The students were already familiar with Zoom, so the transition was smoother than as is sometimes the case. In her Research Colloquium, earlier in the semester presenters joined in on Zoom from other universities, and students interacted with them. Scholars in other time zones also contributed shared pre-recorded presentations. All presentations were made available as recordings after class. Many students took advantage of the remote attendance option when they needed to stay home with sick children, for example.

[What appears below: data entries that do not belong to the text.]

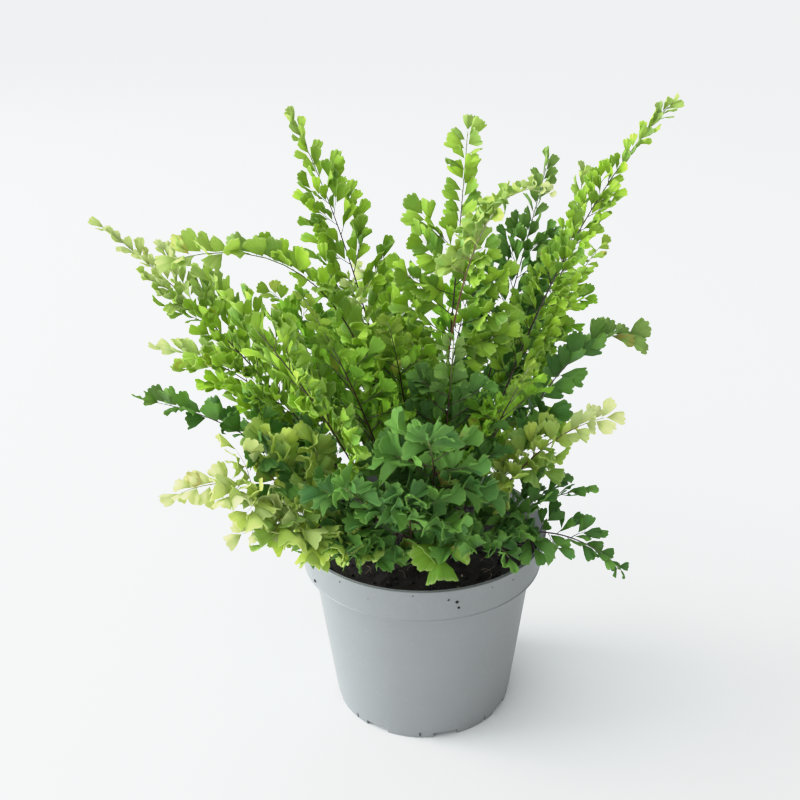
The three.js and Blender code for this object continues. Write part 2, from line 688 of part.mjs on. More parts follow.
function frondGeometry(frond, sections, tip, sway) {
  const leaves = [];
  sections.forEach((section, i) => {
    if (section.pair !== undefined) {
      leaves[section.pair] = leafPair(frond, section, sections[i + 1], sway);
    }
  });
  const shell = new Shell();
  addRib(shell, sections, leaves);
  sections.forEach(({ pair, corners: near }, i) => {
    if (pair === undefined) {
      return;
    }
    const far = sections[i + 1].corners;
    const { left, right } = leaves[pair];
    if (left) {
      addLeaf(shell, left, far.left, near.left);
    }
    if (right) {
      addLeaf(shell, right, near.right, far.right);
    }
  });
  const end = sections.at(-1).corners;
  addLeaf(shell, tip, end.right, end.left);
  return shell.geometry();
}

// ---- The whole ----

const plant = new THREE.Group();
const pot = potGeometry();
const soil = soilGeometry();
plant.add(solidMesh('pot', pot, POT_COLOR, POT_ROUGHNESS));
plant.add(solidMesh('soil', soil, SOIL_COLOR, SOIL_ROUGHNESS));

// Ribs and end leaflets take their places first, and the other leaflets fill in round them.
addObstacle(toSolid(pot));
addObstacle(toSolid(soil));
const ribs = FRONDS.map(ribSections);
ribs.forEach((sections) => addObstacle(ribSolid(sections)));
const tips = ribs.map(tipLeaf);
FRONDS.forEach((frond, index) => {
  const random = seededRandom(FIRST_SEED + SEED_STEP * index);
  const sway = () => SWAY * (2 * random() - 1);
  const geometry = frondGeometry(frond, ribs[index], tips[index], sway);
  plant.add(solidMesh(frond.name, geometry, TONES[frond.tone], LEAF_ROUGHNESS));
});

export default plant;
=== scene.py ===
"""A maidenhair fern in a grey plastic nursery pot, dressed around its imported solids. Metres, +Z up."""

from collections import namedtuple
from math import cos, exp, hypot, pi, radians, sin
from random import Random

import bmesh
import bpy
from bpy.props import FloatProperty, FloatVectorProperty, IntProperty, PointerProperty
from mathutils import Matrix, Vector, noise
from mathutils.geometry import interpolate_bezier


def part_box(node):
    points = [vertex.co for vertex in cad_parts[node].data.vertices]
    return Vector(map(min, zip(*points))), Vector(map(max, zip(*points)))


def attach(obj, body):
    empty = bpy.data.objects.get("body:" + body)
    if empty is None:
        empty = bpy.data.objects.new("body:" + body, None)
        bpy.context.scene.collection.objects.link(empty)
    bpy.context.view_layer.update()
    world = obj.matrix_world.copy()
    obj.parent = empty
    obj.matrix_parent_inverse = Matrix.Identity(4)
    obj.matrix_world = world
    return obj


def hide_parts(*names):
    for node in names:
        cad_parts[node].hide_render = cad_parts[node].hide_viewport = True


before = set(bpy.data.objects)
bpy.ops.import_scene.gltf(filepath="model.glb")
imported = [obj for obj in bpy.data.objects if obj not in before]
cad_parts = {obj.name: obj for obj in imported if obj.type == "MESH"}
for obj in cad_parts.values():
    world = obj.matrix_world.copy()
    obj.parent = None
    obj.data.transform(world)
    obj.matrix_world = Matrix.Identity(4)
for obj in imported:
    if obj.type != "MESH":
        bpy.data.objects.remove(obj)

bl_info = {
    "name": "Potted maidenhair fern",
    "version": (1, 0, 0),
    "blender": (4, 5, 0),
    "location": "3D View > Sidebar > Fern",
    "description": "Builds a maidenhair fern in a nursery pot around its packed solids",
    "category": "Add Mesh",
}

MM = 0.001
UP = Vector((0, 0, 1))
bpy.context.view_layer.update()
RIM_RADIUS, _, POT_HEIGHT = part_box("pot")[1]
SOIL_LEVEL = 87 * MM

# ---- The fronds ----

# Lengths are in millimetres. root is where the stalk leaves the soil, mid the point half way along
# its curve and tip its end. bare is the share of the stalk without leaflets, spread how far its longest
# side branch reaches with the leaflet at its end, roll its turn about its own stalk in degrees, leaf
# the length of a leaflet and habit how its leaflets are laid out.
Frond = namedtuple("Frond", "name root mid tip bare spread roll tone leaf habit")

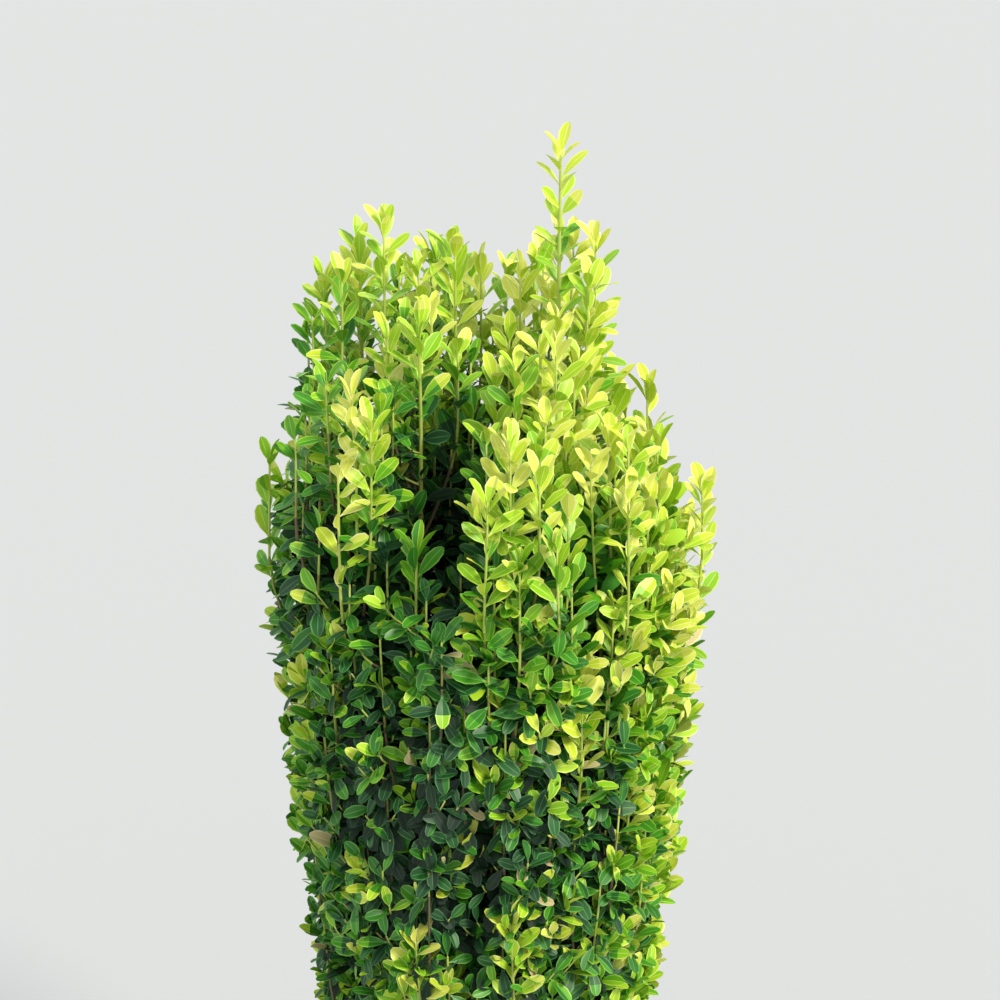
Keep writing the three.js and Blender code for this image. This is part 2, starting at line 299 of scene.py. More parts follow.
# Light and sight reach into the crown from its side, and down from its roof. Leaves deeper
# than the light reaches get painted shade, some tints darker, and those out of sight get fewer
# triangles
ROOF = 665
DOWN_SHARE = 0.6
HIDDEN_DEPTH = 34
SHADE_DEPTHS = (12, 42)
SHADE_TINTS = (3.8, 1.9)

# Leaf tints, from the youngest to the oldest: the blade and its rim and midrib. The darkest,
# shade and deep, also serve as painted shade for leaves deep in the crown
TINTS = (
    ("cream", "#e2e95f", "#f6f4ac"),
    ("gold", "#cbe03a", "#ecf18a"),
    ("lime", "#aed62b", "#dcec74"),
    ("fresh", "#8bc522", "#c8e25e"),
    ("grass", "#64aa1e", "#a3cf4a"),
    ("leaf", "#43901f", "#82b945"),
    ("holly", "#2f751e", "#659f45"),
    ("bottle", "#225c24", "#578f4f"),
    ("shade", "#184520", "#437848"),
    ("deep", "#0d2914", "#234a2b"),
    ("fading buff", "#d3c488", "#e6deb2"),
    ("withered russet", "#8a4a2b", "#a5683f"),
)
DARKEST_GREEN = 9
OLD_TINT = 8.2
YOUTH_TINTS = 8
AGED_TINTS = 2.4
TIP_TINTS = 0.9

# Half of a leaf, or its end, can be in a younger tint. A few old leaves fade or wither
HALF_SHARE = 0.16
HALF_TINTS = -1.3
END_TINTS = (0, 0.08, 0.3, 0.31), (-4, -2, -1, 0)
FADING_SHARE = 0.008
FADING_TOP = SOIL_LEVEL + 570
WITHERED_SHARE = 0.0015
WITHERED_TOP = SOIL_LEVEL + 380


def chance(seed, k):
    """A repeatable number from 0 to 1 for the k-th choice of a spire."""
    x = np.sin(seed * 12.9898 + k * 78.233) * 43758.5453
    return x - np.floor(x)


def mix(a, b, share):
    return a + (b - a) * share


def ease(value, low, high):
    """From 0 at low to 1 at high, smoothly."""
    share = np.clip((value - low) / (high - low), 0, 1)
    return share * share * (3 - 2 * share)


def unit(vectors):
    return vectors / np.linalg.norm(vectors, axis=-1, keepdims=True)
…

Schmor, who was taking her second course with Piccardo, was already comfortable with interacting with classmates (and presenters) on screen – and that comfort helped her cope with the shock of the pandemic. “We were able to present our final research proposals on Zoom and continue with presentations and discussions online,” said Schmor, who was feeling the effects of the pandemic on her daily and academic life.

“I believe the academic shift could have been a lot more challenging to navigate if the professors at OISE had not been as well prepared and supportive as they were,” she said.

“If we didn’t before, we certainly all realize now the importance of digital fluency in education, and Enrica has been a great support in scaffolding our acquisition of online learning skills,” she added.

The Research Colloquium, a required course for PhD students but open to participation for Masters students, exposes the students to a variety of types of research and, by discussing them, helps them work towards their own research. The Language Assessment course is also hands on – taking a pedagogical approach to teaching languages to students.

Many students have echoed Piccardo’s active impact in their success in the courses. Adrienne Margie, a Master of Education student who also took the Research Colloquium, thought Piccardo was essential. She was attentive and ensured everyone understood the material, said Margie – who began her time at OISE after about 26 years working in the business world.

“I found that she’s available, but at the same time, especially when all this stuff happened, she was sympathetic,” she added. “I’m still working on this one paper, because we were given an extension. I appreciated that because I can focus more on the paper – to make it a worthwhile valuable tool, because our minds are so focused on other things now.”

Schmor, who originally enrolled in Piccardo’s course Multilingualism and Plurilingualism in the fall (without realizing that it was oriented towards doctorate students), “really enjoyed the subject matter,” and “immediately felt comfortable and valued by Enrica, which led me to enroll in her research colloquium – although I am not required to take this course as an MEd student,” she said.

Before moving fully online, some last-minute work still had to be done in person. The language assessment course, for example, still required the class to work together to assess video recorded language performances. Once again technology was pivotal, here.

Integrating technology has always been essential for Piccardo’s outlook on teaching and research. “I mean, since my PhD thesis, almost 20 years ago, which was on creativity and new technologies in language education, I really saw that technology has a place,” she said. “It cannot constitute everything but it can help integrate and provide another perspective.”

Piccardo is content that her students trusted her and were sympathetic to the rapidly changing situation. “I just said, I think we should consider [moving online].  With our ties to our countries we know what the scenario here will be. It’s the end of the course, we know each other well. I don’t see many difficulties in moving the entire course online now.”

Piccardo’s facility with the online move appears also in her decision to move online the two-day Symposium on New Perspectives in Language Education, which she had organized as Head of the Centre for Educational Research in Languages and Literacies (CERLL).  

OISE Emeritus Professor Jim Cummins will be participating in the symposium which takes place on May 8 and 9 (virtually, of course).